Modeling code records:
§ §
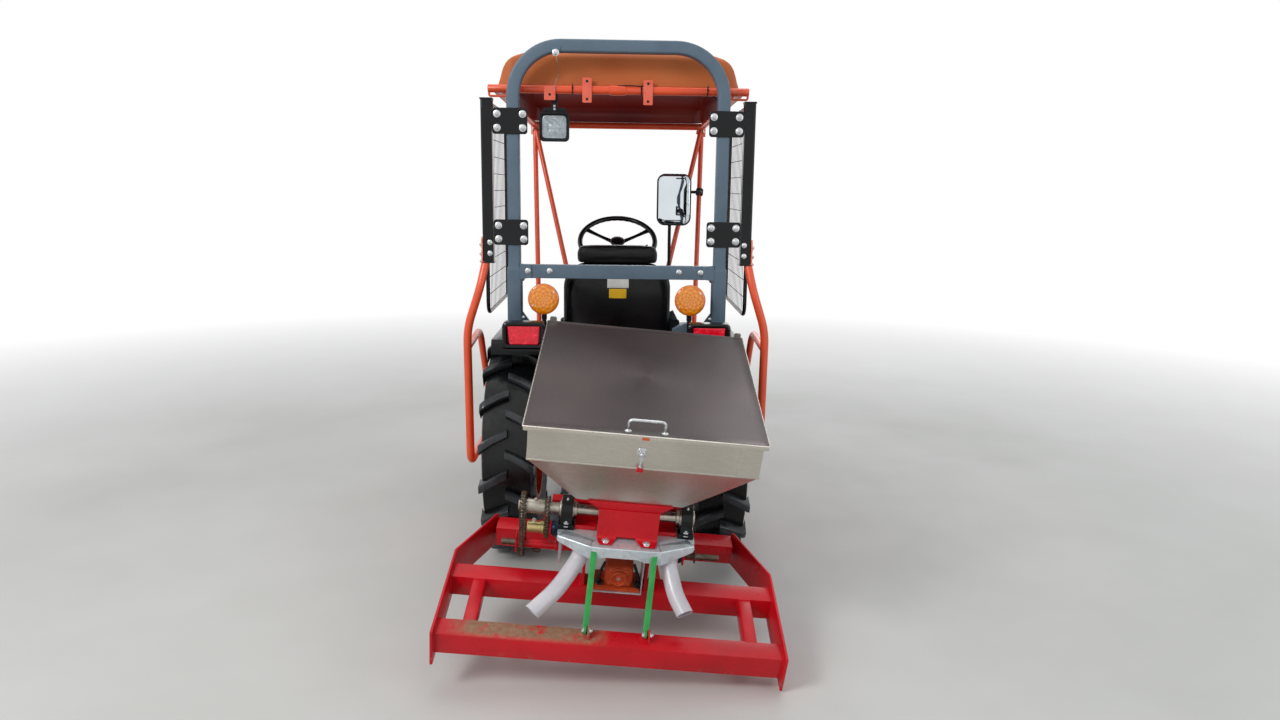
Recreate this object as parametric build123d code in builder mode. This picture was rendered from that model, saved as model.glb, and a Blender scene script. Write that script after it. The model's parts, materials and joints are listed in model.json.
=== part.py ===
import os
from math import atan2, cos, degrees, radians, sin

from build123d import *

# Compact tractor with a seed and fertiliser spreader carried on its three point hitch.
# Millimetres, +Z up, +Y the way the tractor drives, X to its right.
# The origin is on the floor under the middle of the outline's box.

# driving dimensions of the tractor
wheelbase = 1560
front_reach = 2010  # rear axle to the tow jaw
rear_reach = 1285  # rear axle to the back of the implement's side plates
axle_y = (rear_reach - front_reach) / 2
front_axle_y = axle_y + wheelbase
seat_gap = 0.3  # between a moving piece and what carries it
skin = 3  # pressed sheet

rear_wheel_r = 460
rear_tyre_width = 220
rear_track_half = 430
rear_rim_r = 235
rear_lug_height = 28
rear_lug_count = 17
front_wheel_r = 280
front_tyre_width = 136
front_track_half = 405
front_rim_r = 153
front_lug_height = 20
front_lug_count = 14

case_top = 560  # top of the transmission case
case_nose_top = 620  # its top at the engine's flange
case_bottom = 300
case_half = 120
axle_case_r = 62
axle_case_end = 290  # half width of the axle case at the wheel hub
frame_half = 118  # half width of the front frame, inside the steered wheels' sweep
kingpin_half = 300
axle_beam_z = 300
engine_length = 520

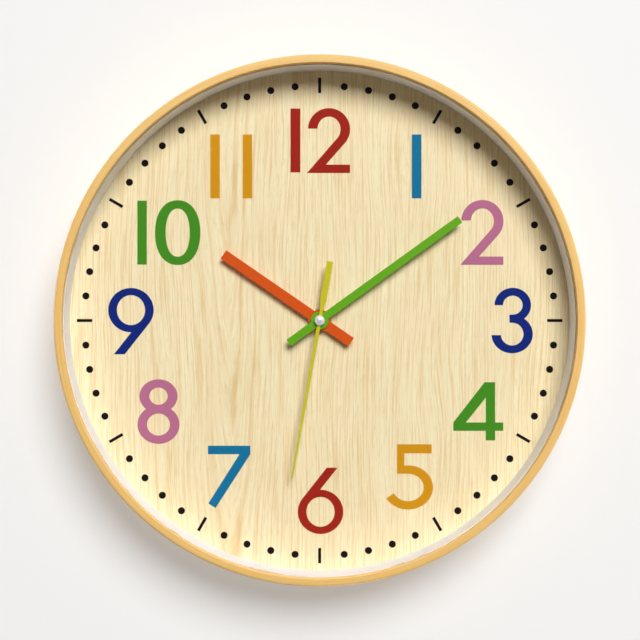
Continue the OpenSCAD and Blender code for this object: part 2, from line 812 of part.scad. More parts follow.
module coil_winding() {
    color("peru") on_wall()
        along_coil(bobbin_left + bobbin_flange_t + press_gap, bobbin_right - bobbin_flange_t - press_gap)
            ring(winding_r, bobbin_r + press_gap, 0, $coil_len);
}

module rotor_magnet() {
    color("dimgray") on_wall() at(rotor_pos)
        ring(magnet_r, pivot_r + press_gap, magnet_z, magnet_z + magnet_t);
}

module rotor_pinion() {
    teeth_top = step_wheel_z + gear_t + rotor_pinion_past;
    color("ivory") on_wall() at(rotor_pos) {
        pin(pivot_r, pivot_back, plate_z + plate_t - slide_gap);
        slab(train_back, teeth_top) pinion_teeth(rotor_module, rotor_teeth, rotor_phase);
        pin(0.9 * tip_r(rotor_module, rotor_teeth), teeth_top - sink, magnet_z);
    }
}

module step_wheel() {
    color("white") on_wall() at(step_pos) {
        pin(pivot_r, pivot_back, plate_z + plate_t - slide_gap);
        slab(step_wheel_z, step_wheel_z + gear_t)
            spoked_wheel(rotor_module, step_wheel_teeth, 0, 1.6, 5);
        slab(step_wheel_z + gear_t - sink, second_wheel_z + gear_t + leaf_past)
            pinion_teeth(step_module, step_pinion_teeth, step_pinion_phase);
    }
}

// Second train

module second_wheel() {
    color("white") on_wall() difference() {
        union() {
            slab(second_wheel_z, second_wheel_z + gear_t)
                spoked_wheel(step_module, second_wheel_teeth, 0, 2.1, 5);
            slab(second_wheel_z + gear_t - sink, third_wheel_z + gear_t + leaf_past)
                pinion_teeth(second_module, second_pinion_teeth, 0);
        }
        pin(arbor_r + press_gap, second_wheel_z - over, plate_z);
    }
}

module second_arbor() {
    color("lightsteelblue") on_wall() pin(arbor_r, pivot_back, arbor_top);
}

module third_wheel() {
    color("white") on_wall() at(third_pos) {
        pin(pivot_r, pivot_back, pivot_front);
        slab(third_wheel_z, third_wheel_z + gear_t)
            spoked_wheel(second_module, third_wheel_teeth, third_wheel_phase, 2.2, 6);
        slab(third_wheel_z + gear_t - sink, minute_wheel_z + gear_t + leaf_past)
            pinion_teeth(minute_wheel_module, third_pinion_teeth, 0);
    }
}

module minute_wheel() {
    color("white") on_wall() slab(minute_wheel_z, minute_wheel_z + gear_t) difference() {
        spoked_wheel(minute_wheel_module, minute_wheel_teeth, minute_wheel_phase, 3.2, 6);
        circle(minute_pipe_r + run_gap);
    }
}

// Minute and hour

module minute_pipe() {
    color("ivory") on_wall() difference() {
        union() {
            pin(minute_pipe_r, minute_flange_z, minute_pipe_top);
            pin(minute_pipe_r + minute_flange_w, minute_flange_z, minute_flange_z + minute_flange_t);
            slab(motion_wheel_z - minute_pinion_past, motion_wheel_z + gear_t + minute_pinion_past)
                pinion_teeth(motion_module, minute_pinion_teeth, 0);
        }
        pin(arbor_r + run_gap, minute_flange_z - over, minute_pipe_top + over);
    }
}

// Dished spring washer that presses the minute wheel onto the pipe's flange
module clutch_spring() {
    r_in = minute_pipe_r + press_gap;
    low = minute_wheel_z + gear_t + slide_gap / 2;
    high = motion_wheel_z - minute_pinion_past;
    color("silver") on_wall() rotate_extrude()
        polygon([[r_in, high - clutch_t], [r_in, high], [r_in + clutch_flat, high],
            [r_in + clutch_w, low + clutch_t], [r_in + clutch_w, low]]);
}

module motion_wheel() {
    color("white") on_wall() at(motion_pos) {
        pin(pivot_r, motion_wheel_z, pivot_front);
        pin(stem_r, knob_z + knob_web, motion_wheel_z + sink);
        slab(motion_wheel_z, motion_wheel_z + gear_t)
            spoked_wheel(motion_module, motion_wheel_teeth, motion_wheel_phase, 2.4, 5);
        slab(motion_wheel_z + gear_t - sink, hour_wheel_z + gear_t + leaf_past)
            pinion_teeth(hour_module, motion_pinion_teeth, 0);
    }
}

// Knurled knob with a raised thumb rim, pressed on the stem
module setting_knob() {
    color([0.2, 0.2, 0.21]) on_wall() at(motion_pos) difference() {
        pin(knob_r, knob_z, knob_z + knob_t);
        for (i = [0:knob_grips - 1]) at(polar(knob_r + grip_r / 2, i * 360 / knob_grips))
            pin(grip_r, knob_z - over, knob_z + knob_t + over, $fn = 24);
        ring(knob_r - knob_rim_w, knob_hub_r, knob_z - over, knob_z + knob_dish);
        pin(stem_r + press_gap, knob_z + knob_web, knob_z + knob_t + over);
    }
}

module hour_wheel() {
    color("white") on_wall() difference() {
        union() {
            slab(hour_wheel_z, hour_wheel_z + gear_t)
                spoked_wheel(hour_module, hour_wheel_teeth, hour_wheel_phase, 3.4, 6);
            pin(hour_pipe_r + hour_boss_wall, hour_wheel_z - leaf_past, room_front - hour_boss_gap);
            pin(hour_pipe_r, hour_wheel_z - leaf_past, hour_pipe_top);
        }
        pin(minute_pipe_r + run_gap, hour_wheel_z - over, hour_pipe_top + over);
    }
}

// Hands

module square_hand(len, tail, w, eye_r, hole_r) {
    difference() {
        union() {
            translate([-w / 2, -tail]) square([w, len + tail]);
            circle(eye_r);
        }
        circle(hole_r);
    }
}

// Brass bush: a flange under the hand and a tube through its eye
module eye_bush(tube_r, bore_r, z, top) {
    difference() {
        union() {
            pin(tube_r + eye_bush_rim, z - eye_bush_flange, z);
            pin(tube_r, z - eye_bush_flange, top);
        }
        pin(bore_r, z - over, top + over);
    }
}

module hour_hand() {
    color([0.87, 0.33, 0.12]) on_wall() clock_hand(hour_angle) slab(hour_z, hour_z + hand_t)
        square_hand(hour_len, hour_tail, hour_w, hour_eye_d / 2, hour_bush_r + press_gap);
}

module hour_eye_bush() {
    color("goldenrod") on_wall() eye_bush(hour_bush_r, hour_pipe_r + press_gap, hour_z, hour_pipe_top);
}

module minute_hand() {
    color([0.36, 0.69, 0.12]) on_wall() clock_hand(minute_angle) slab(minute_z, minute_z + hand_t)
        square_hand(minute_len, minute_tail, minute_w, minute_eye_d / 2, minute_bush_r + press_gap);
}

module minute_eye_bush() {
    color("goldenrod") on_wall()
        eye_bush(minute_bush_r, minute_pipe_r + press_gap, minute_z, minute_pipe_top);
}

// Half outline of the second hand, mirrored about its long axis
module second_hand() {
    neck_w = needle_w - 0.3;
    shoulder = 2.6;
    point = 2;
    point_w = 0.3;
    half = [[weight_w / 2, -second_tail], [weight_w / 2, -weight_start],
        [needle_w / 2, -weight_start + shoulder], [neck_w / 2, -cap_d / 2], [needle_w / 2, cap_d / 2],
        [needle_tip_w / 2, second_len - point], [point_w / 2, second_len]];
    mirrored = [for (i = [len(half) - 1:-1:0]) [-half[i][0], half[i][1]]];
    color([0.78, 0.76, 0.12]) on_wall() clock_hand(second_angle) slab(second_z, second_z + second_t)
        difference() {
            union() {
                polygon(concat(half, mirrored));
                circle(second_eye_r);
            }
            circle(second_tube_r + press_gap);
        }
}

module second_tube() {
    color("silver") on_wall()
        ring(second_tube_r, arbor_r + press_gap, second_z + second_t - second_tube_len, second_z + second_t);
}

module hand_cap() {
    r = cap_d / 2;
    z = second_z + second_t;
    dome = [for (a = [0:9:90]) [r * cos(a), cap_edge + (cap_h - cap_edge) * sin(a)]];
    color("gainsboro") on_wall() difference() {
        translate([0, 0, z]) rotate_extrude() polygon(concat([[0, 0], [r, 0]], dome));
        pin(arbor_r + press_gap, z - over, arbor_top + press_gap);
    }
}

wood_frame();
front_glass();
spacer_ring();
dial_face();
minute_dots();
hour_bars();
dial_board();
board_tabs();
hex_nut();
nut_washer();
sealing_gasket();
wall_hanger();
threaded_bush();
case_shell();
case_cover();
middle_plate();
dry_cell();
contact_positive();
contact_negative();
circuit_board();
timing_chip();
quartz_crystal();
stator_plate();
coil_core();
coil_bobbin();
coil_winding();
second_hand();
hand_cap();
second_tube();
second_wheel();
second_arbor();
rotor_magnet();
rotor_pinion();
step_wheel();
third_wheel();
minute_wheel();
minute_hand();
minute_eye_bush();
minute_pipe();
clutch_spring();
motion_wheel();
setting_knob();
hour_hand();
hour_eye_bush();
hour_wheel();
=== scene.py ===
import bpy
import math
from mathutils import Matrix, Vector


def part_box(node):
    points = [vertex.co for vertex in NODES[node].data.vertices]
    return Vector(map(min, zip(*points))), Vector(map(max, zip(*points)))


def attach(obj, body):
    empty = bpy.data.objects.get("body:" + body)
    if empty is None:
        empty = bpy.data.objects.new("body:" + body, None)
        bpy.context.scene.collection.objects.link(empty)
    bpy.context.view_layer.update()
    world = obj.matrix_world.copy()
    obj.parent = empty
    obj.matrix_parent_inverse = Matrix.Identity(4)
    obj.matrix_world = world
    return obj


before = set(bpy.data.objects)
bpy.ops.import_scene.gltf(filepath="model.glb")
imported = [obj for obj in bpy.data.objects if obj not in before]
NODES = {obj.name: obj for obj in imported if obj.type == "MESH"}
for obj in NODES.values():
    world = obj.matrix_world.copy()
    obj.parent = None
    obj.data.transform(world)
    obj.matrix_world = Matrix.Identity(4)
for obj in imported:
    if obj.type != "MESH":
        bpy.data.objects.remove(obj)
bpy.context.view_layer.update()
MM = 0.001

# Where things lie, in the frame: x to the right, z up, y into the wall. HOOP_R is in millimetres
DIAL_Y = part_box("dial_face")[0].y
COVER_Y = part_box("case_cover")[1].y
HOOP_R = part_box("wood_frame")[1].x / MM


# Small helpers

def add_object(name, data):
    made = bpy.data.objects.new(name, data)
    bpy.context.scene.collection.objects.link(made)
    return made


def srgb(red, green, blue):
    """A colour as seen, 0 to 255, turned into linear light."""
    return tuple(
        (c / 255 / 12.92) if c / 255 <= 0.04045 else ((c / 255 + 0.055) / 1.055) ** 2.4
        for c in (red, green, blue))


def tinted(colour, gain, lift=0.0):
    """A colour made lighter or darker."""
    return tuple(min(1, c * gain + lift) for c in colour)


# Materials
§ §
**Exercise task:** Scan the material above for the word "Identity". Copy each line where it occurs.

**Exercise output:**
    obj.matrix_parent_inverse = Matrix.Identity(4)
    obj.matrix_world = Matrix.Identity(4)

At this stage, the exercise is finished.